At the same time, if vertical scalability can be guaranteed, it shows that you're probably best off knowing your database and your SQL very well, staying in full control of the SQL that is generated by your stack - if operating in the high-throughput area.

Unfortunately, I don't know the .NET ecosystem well enough, but in the Java world, jOOQ (http://www.jooq.org) covers relational aspects pretty well modelling SQL as a domain-specific language in Java. Unlike LINQ-to-SQL, however, jOOQ focuses on generating SQL instead of providing a more or less uniform querying API for all data stores, which leads to another leaky abstraction on a language level:
http://blog.jooq.org/2013/07/01/linq-and-java/

Dan Howard said...

Try persism - nice and simple. http://persism.sourceforge.net

Anonymous said...

People always forget, that you aren't forced to chose between white or black, but you can combine them as you like.
My general rule is: start simple! Use the ORM for everything, in the 95% of the cases it will create good enough queries and you don't have to worry about them.
If you find a performance problem with a query, don't throw away everything (black or white), but dig down to the problem, most of the times it's only a matter of ORM tuning.

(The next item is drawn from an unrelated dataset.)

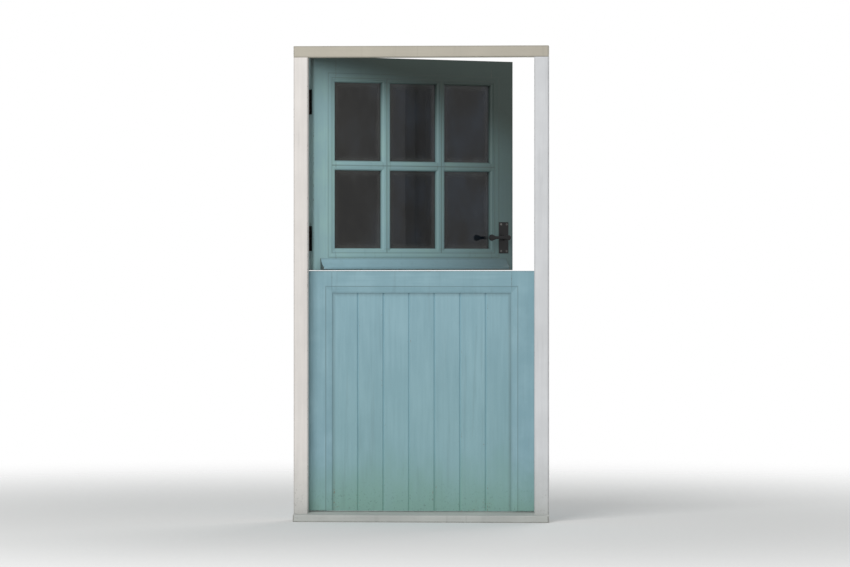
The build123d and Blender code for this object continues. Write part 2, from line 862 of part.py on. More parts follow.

In very few cases you will write your own sql query and ORM can handle it too! In critical unique cases you can use a SP or a view (high performances).
But don't fall in the trap "I can write sql better", sure that you can, the question is, do you really want to write all the sql?
And don't fall in the trap "SP have always better performances", sure that they have, but very seldom you need a ferrari and it's very expensive (business logic in the DB it's not testable!)
There is an old proverb: "if all you have is a hammer, everything looks like a nail". And its meaning is, don't use the same tool for every task, but have different tools and use the most suitable one for that task!

Unknown said...

Take a look at what Stackoverflow do. They use
.Net MVC with EF most of the time but switch to Dapper when performance is an issue.